Cardinal Peter Turkson of Ghana is another contender for the papacy, with Paddy Power giving him the second most favorable odds. Dougherty calls Turkson a "great communicator" and a "superstar within the College of Cardinals." Selecting a qualified African pope like Turkson could be a game-changer for the Church's public image, which has not had an African pope since 496. Turkson's weakness is his association with the Catholic Church in Africa, whose primary concerns vary greatly from those of the Church in Europe and the Americas.

A slew of high-level Italian officials are rumored to be strong candidates to take over the Vatican. Cardinals Angelo Scola, Tarsicio Bertone and Angelo Bagnasco -- a Benedict appointee, are cited as the most third, fourth and sixth most likely candidates by Paddy Power. Despite being viewed as qualified, Dougherty believes that the trio may be viewed as too conservative in philosophy, even for the Catholic Church's recent standards.

Argentinian Cardinal Jorge Mario Bergoglio represents the best chance of a liberal-minded head of the Church, a pope who would immediately push social justice to the top of his agenda. Many, however, believe Bergoglio's moment has passed after a second-place finish in the 2005 selection of Benedict XVI. His advanced age of 76 suggests a short papacy.
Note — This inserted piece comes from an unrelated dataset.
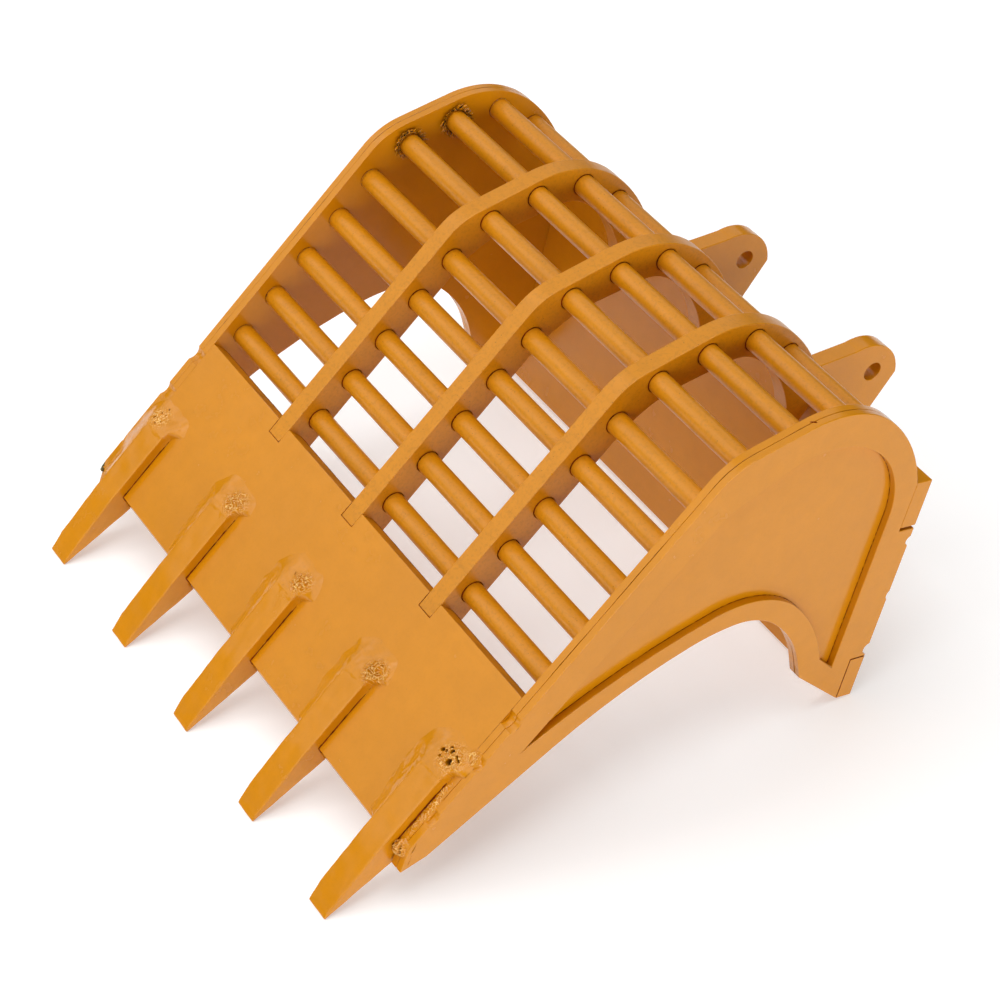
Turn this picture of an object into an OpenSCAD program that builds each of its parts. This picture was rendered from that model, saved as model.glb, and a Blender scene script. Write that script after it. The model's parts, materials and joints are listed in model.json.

Finally, there's at least one American running strong in the hunt. Although Paddy Power places New York City Archbishop Timothy Dolan at 25/1 odds, he is widely considered to be a rising star within the Church. At 63, Dolan is considered young and Dougherty believes he is "perceived as one of the best and most gregarious communicators in the College of Cardinals." However, as an American, in a very Italian Vatican and a Church dominated by Spanish-speaking members, Dolan may be seen as out-of-touch and ill-equipped for the papacy.

While there are a number of qualified candidates with great odds, the papacy appears to be a two-man race between Oullet and Turkson. Both the Canadian Cardinal from Quebec and the Ghanian Cardinal currently command a great deal of respect from Church leaders around the world and their communication abilities place them a tier above the competition.